SEQUIM — A fence could be fine around the skateboard park, said Alan Lewis, 16.
“It would be good to keep rocks out,” Lewis said.
“There would be less injuries. See those little rocks? They hurt you.”
The Sequim City Council discussed fencing the skateboard park, inside Carrie Blake Park, 202 N. Blake Ave., during its Monday meeting.
But Councilman Paul McHugh and Mayor Walt Schubert weren’t referring to rocks when they raised the barrier issue.
They were talking trash.
Too much of it is left lying around the parking lot, said Public Works Director James Bay.
And pipes and other objects, used for jumps and such, are too often found in the skateboarding area.
“We remove that stuff all the time,” Bay said.
“I don’t think we need to keep cleaning up and removing things,” said McHugh.

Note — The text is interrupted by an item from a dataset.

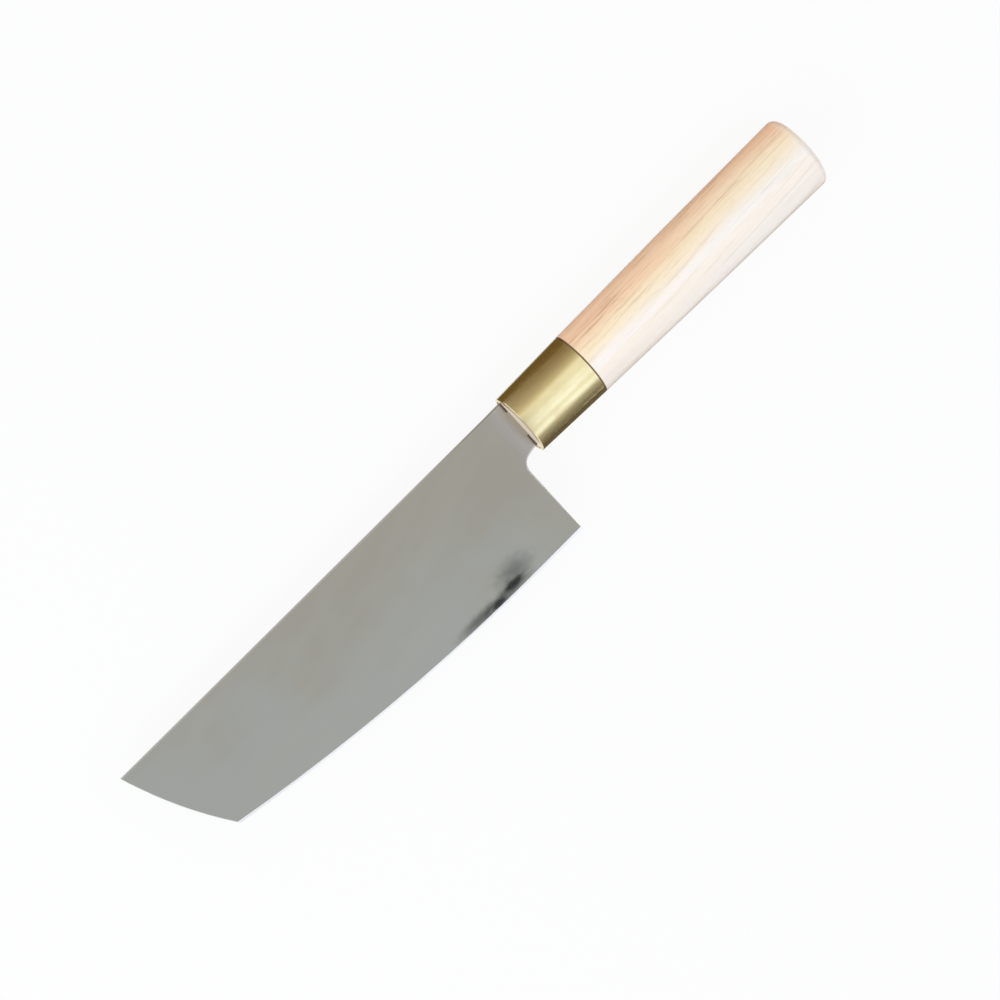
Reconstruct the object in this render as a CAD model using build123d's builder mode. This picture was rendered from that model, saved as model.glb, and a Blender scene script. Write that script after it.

And if skateboard park users continue leaving debris behind, the council should consider closing the park, he added.
“I think we should consider very strongly putting up a fence so we have some control,” said Schubert.
‘Thumbing their noses’
Councilman Bill Huizinga sounded dismayed by the direction the discussion was taking.
“We say we want things for kids to do, and then we say we’re going to shut it down?” he asked. City workers clean up the little children’s’ playground, he added.
But the denizens of the skateboard park have been “thumbing their noses at the rules” since it opened, said Councilwoman Patricia Kasovia-Schmitt.
“They were told they couldn’t use it at night, and they parked their cars to shine their lights on it,” she said.
A fence — with a gate that could be locked to close the park for a period of time — would be “like a time-out for a child,” she added.
Such a fence would cost about $8,000, Bay said.